Not all of it works. The first hour is built
entirely on contrivance. The humor is a little broad and inserted clunkily a
lot of places. Since George communicates through sign language, too much of the
movie is The Rock translating the signing so the movie doesn't have to use
subtitles. I can't decide if I liked the video game physics of all the
fighting. It was a weird feeling seeing major Chicago landmarks toppling. I
think I'm still in the early 2000s mentality of collapsing skyscrapers as the
third rail of action movies.
Dwayne Johnson is hitting peak Wesley Snipes level
of swagger but without losing his likability. It seems like every movie he's in
now has to include a scene in which a woman is swooning over him and he's
unaffected by it. It turns out that he is to animal rescue what Liam Nesson in
Taken is to international hostage rescue. He really has built his brand so than
nothing seems too superhuman for him to accomplish, and that's a lot of fun in
a movie like this. Naomie Harris doesn't get a lot to do, but she carries
herself like she belongs in the world of the film. She isn't quite a love
interest, but it's nevertheless nice to see Johnson paired with someone his own
age rather than a 20-something. Jeffrey Dean Morgan is having an absolute blast
in this. He takes on a cowboy in a business suit character and plays up every
bit of it. I'd like to see him show up as a frenemy in more of Johnson's
movies. Akerman and Lacy do exactly what is asked of them. Akerman is a token,
evil, CEO mastermind. Lacy is her panicky sidekick.

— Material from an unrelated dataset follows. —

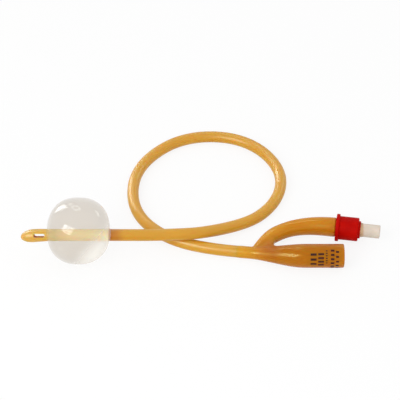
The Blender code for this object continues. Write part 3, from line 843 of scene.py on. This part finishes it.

It's not a highlight of
either of their careers. It's not like someone else could've improved on the
roles though.
Look, Rampage isn't a great movie, and it doesn't try
to be one. It's The Rock fighting monsters. If that's what you are in the mood
for, this doesn't disappoint. If that isn't what you want to see, then this
obviously isn't something you need to track down.